# SHORT EXERCISE
Below is a block of data; give all of it again word for word.

# SUPPLIED MATERIAL
:::::

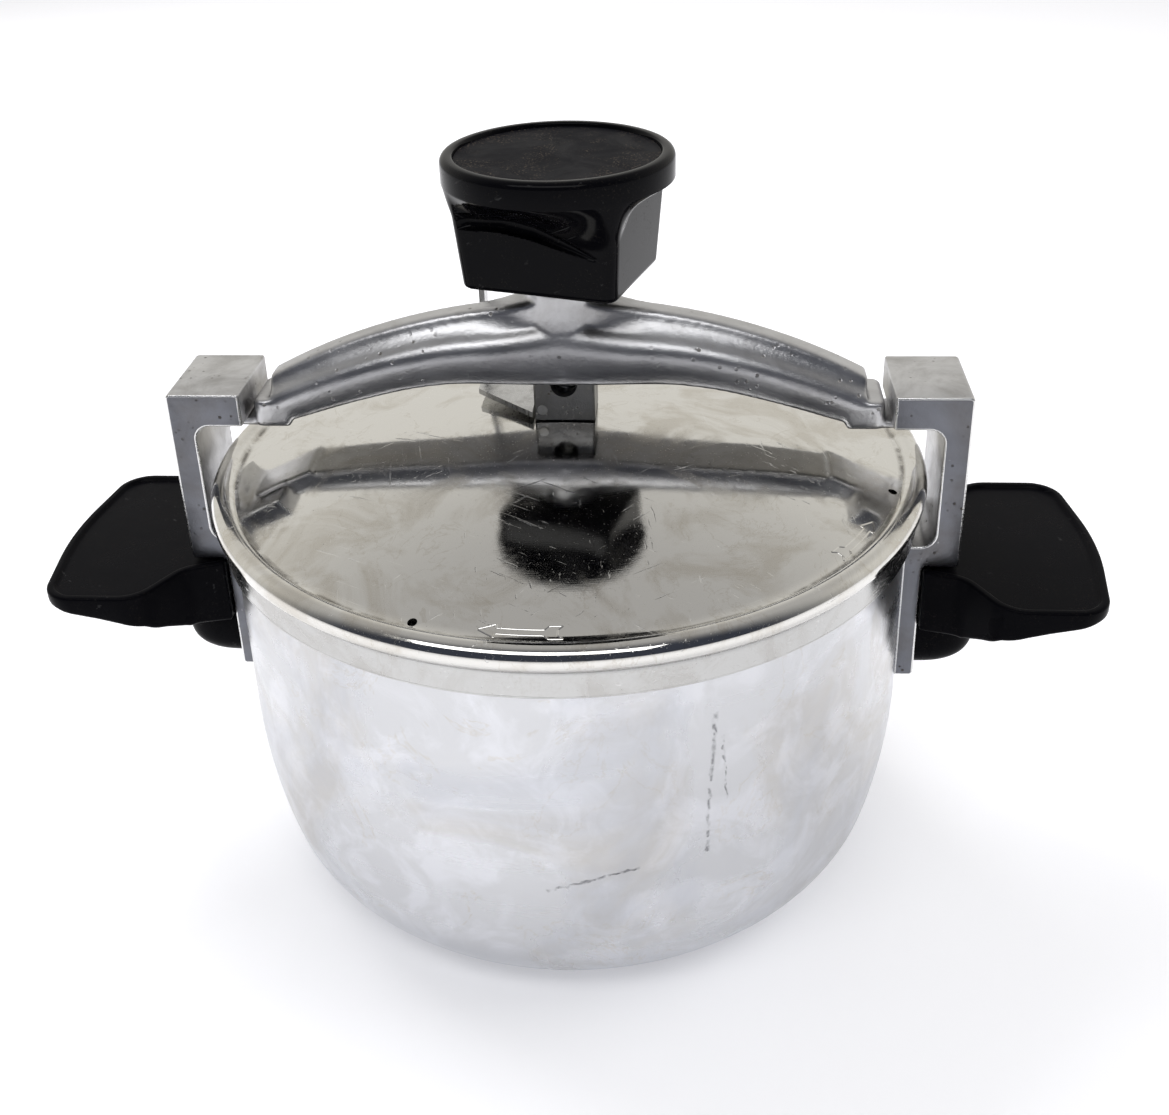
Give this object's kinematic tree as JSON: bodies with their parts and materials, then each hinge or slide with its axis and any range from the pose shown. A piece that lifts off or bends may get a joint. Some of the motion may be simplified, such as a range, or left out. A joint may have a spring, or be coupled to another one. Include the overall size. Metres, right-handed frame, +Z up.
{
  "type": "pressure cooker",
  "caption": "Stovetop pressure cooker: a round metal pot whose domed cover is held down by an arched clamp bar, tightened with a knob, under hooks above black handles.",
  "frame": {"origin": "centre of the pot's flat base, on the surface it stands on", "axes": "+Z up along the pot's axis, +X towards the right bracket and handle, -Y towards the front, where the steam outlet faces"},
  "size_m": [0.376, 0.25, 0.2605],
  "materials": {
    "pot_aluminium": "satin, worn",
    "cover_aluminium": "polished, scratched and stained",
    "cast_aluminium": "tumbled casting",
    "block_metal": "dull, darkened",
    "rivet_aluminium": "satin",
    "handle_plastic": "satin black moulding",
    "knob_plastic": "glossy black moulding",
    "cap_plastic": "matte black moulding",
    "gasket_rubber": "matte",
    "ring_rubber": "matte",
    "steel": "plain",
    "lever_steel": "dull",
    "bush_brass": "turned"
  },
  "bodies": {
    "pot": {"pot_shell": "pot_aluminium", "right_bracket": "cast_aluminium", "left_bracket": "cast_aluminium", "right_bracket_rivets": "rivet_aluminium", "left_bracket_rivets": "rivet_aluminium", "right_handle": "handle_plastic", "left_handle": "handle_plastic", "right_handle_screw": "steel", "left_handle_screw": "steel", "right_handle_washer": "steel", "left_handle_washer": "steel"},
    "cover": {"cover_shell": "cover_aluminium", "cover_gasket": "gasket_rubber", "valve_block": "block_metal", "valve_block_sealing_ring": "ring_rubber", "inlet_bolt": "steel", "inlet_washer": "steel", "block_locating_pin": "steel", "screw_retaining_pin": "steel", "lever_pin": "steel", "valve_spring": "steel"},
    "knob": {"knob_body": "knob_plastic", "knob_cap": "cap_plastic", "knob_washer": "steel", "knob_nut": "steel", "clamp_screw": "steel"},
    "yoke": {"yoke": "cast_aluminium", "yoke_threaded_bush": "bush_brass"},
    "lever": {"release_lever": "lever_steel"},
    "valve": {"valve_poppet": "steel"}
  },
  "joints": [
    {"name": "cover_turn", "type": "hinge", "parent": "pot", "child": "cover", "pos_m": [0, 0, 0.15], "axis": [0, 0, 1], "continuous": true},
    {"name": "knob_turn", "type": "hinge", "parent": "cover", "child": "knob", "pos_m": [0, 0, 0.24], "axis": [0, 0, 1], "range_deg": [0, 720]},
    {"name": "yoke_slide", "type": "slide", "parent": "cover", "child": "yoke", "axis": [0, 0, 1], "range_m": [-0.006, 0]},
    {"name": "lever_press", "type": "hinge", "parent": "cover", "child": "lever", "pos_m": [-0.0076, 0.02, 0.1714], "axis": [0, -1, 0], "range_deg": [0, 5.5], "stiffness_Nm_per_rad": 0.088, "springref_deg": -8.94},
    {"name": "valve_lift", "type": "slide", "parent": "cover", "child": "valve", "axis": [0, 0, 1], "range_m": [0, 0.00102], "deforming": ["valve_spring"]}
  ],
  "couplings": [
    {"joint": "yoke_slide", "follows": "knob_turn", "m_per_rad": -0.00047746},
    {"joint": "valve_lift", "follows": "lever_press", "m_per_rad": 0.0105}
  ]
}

:::::

# WORKED ANSWER
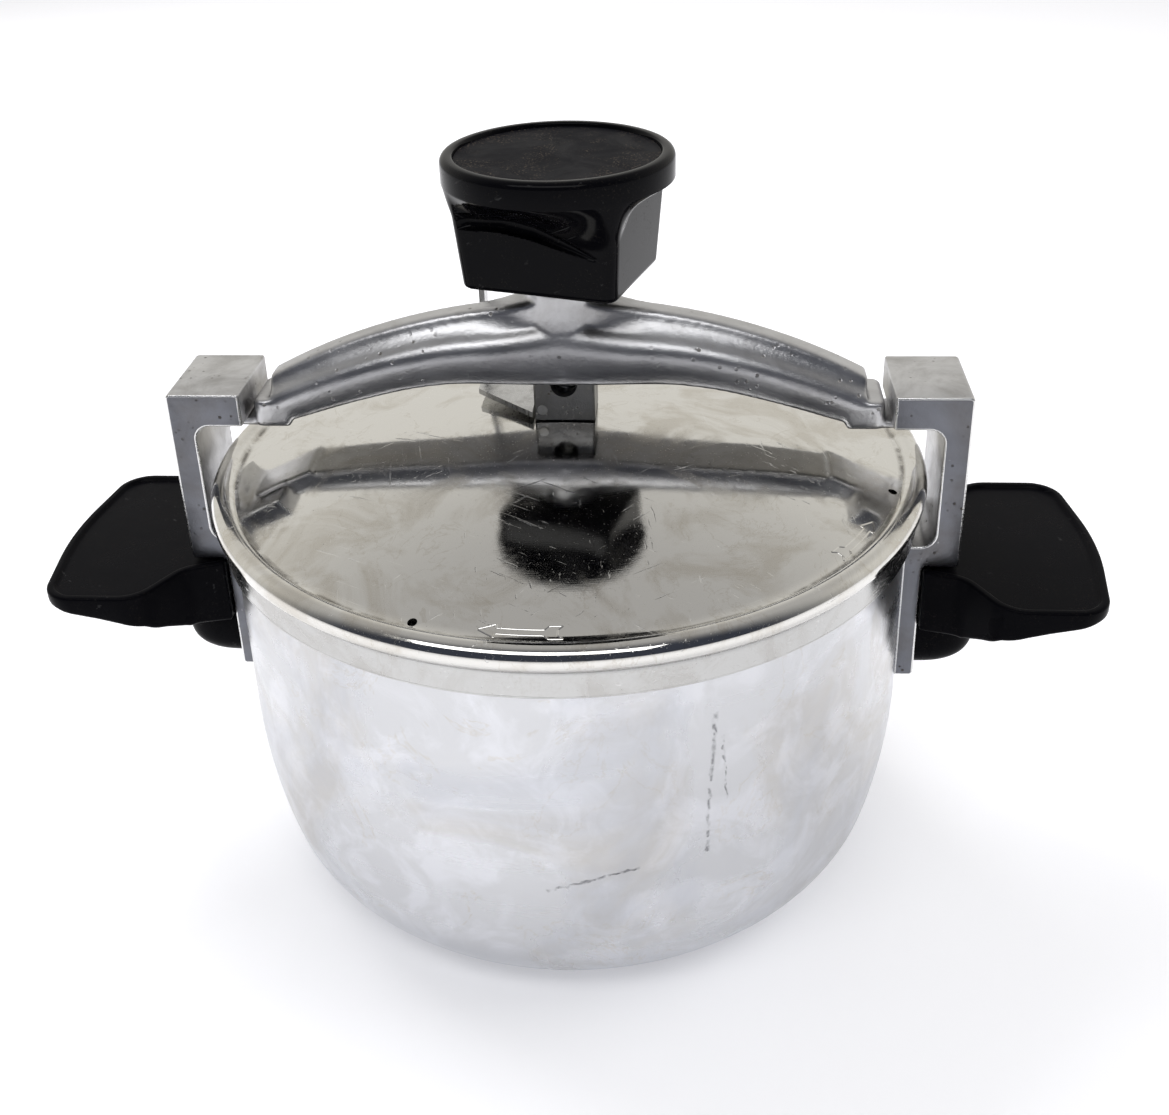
Give this object's kinematic tree as JSON: bodies with their parts and materials, then each hinge or slide with its axis and any range from the pose shown. A piece that lifts off or bends may get a joint. Some of the motion may be simplified, such as a range, or left out. A joint may have a spring, or be coupled to another one. Include the overall size. Metres, right-handed frame, +Z up.
{
  "type": "pressure cooker",
  "caption": "Stovetop pressure cooker: a round metal pot whose domed cover is held down by an arched clamp bar, tightened with a knob, under hooks above black handles.",
  "frame": {"origin": "centre of the pot's flat base, on the surface it stands on", "axes": "+Z up along the pot's axis, +X towards the right bracket and handle, -Y towards the front, where the steam outlet faces"},
  "size_m": [0.376, 0.25, 0.2605],
  "materials": {
    "pot_aluminium": "satin, worn",
    "cover_aluminium": "polished, scratched and stained",
    "cast_aluminium": "tumbled casting",
    "block_metal": "dull, darkened",
    "rivet_aluminium": "satin",
    "handle_plastic": "satin black moulding",
    "knob_plastic": "glossy black moulding",
    "cap_plastic": "matte black moulding",
    "gasket_rubber": "matte",
    "ring_rubber": "matte",
    "steel": "plain",
    "lever_steel": "dull",
    "bush_brass": "turned"
  },
  "bodies": {
    "pot": {"pot_shell": "pot_aluminium", "right_bracket": "cast_aluminium", "left_bracket": "cast_aluminium", "right_bracket_rivets": "rivet_aluminium", "left_bracket_rivets": "rivet_aluminium", "right_handle": "handle_plastic", "left_handle": "handle_plastic", "right_handle_screw": "steel", "left_handle_screw": "steel", "right_handle_washer": "steel", "left_handle_washer": "steel"},
    "cover": {"cover_shell": "cover_aluminium", "cover_gasket": "gasket_rubber", "valve_block": "block_metal", "valve_block_sealing_ring": "ring_rubber", "inlet_bolt": "steel", "inlet_washer": "steel", "block_locating_pin": "steel", "screw_retaining_pin": "steel", "lever_pin": "steel", "valve_spring": "steel"},
    "knob": {"knob_body": "knob_plastic", "knob_cap": "cap_plastic", "knob_washer": "steel", "knob_nut": "steel", "clamp_screw": "steel"},
    "yoke": {"yoke": "cast_aluminium", "yoke_threaded_bush": "bush_brass"},
    "lever": {"release_lever": "lever_steel"},
    "valve": {"valve_poppet": "steel"}
  },
  "joints": [
    {"name": "cover_turn", "type": "hinge", "parent": "pot", "child": "cover", "pos_m": [0, 0, 0.15], "axis": [0, 0, 1], "continuous": true},
    {"name": "knob_turn", "type": "hinge", "parent": "cover", "child": "knob", "pos_m": [0, 0, 0.24], "axis": [0, 0, 1], "range_deg": [0, 720]},
    {"name": "yoke_slide", "type": "slide", "parent": "cover", "child": "yoke", "axis": [0, 0, 1], "range_m": [-0.006, 0]},
    {"name": "lever_press", "type": "hinge", "parent": "cover", "child": "lever", "pos_m": [-0.0076, 0.02, 0.1714], "axis": [0, -1, 0], "range_deg": [0, 5.5], "stiffness_Nm_per_rad": 0.088, "springref_deg": -8.94},
    {"name": "valve_lift", "type": "slide", "parent": "cover", "child": "valve", "axis": [0, 0, 1], "range_m": [0, 0.00102], "deforming": ["valve_spring"]}
  ],
  "couplings": [
    {"joint": "yoke_slide", "follows": "knob_turn", "m_per_rad": -0.00047746},
    {"joint": "valve_lift", "follows": "lever_press", "m_per_rad": 0.0105}
  ]
}